Die Reaktionen auf die Führungen seien stets positiv. «Manche flippen schier aus, wenn sie die alte Sulzerhalle das erste Mal betreten und die vielen Dampfmaschinen sehen.» Robert Notz macht das Erzählen Spass und er liebt es, sich mit dem Publikum auszutauschen. Nur seine vier Enkelkinder konnte er bis jetzt noch nicht für Mechanik begeistern. «Wenn sie auf das Sulzerareal kommen, dann höchstens bis zum Skills Park.» Den Mechanikermeister stört das aber nicht. Es gibt andere Dinge, die ihn mit seinen Enkelkindern verbinden. Zum Beispiel das Interesse für Fussball. Notz spielte früher beim FC Oberwinterthur, sein Enkel heute in Schaffhausen. Notz’ Augen funkeln beim Erzählen.

Im Hintergrund schweisst gerade eine*r seiner Kolleg*innen an einem Maschinengestell. Das Ziel ist es, dass alle Maschinen wirklich funktionieren und vorgeführt werden können. Erst so werden sie für das Publikum erlebbar. «Es bringt ja nichts, einfach ein schönes Stück Eisen auszustellen», sagt Notz. Theoretisch wäre auch die Dampfwalze, die sich in der Mitte der Halle befindet, einsatzbereit. Jedoch wird sie nicht mehr «ausgeführt», seit sie vor ein paar Jahren während einer Testfahrt auf dem Sulzerareal an einem geparkten Auto einen Blechschaden verursachte. Der Bremsweg sei zu lang gewesen. Es sind solche Erlebnisse, die den Mitgliedern des Dampfvereins in Erinnerung bleiben.

Einige von ihnen treffen sich jeden Mittwoch im Dampfzentrum, um an den Maschinen zu arbeiten. Das ist auch der Grund, wieso der Vereinspräsident sich so gerne engagiert. Die Stimmung ist gut, alle machen gemeinsam Pause und essen Gipfeli. Auch sind es diese Tage, die Notz den Biss geben, in schwierigeren Zeiten weiterzumachen. Er schraubt nicht nur an Maschinen, macht Führungen und organisiert Events, sondern kümmert sich auch darum, genügend Sponsor*innen für das Dampfzentrum zu finden. Dies gestalte sich nicht einfach, weil der Verein komplett auf private Spenden und Mitgliederbeiträge angewiesen sei. «Die Stadt anerkennt die Sammlung zwar als ‹schützenswert›, will uns aber nicht finanziell unterstützen.» Notz nimmt einen Bissen von seinem Gipfeli. «Es ist schon ziemlich mühsam, die ganze Zeit zu kämpfen.» Immerhin könne er auf die Vereinsmitglieder zählen, die regelmässig Beiträge einzahlen und beispielsweise beim jährlich veranstalteten Dampffest mithelfen.

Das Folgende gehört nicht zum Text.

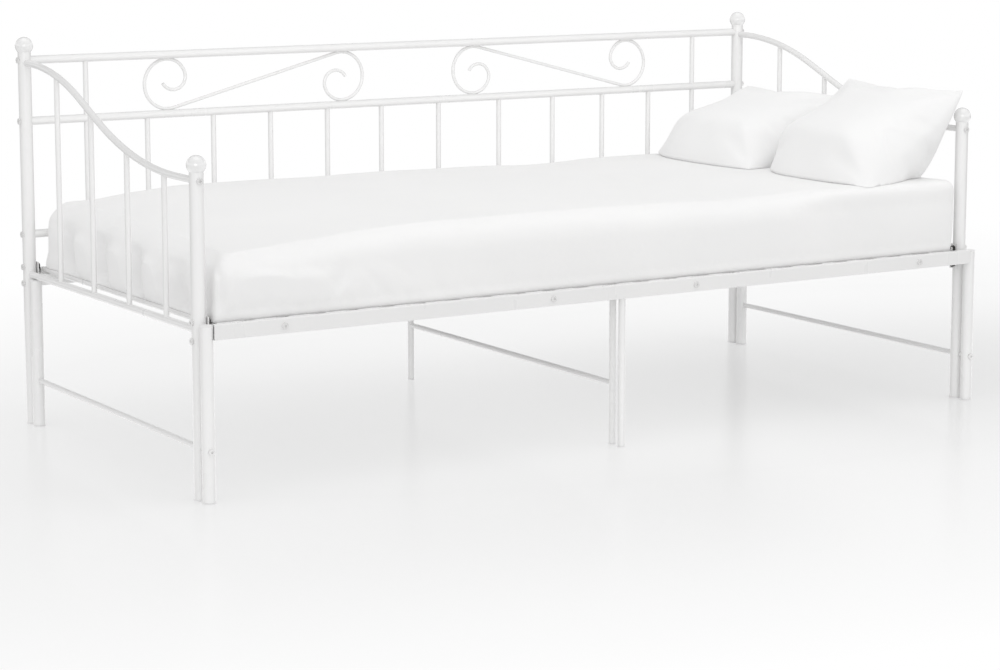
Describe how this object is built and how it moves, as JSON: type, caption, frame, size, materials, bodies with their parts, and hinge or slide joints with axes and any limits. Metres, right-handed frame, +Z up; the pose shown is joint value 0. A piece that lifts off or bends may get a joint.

Seinen Ausgleich findet Robert Notz im eigenen Garten zuhause in Flurlingen. Er verbringt gerne Zeit in der Natur, abseits der Dampfmaschinen. Doch auch in seiner privaten Geschichte spielt die Mechanik eine Rolle. Als Monteur im Aussendienst war er eine Zeit lang im Nahen Osten unterwegs. Spontan entschied er sich damals, einen Freund in Karatschi zu besuchen. Dort lernte er dann seine Frau kennen. «Das muss Schicksal gewesen sein.» Und Schicksal muss es auch gewesen sein, dass ein Freund ihn vor rund zehn Jahren auf das Dampfzentrum aufmerksam machte und ihm vorschlug, dem 2011 gegründeten Verein beizutreten. Schliesslich stehen hier die Maschinen, mit denen er schon als junger Monteur gearbeitet hat. Es ist jede Woche ein wenig wie ein Heimkommen. Für Notz ist es immer eine Freude, seine guten Freund*innen – Menschen und Maschinen – wieder zu treffen. «Und ich glaube, meine Frau freut sich auch, wenn ich mal weg bin», sagt er und lacht.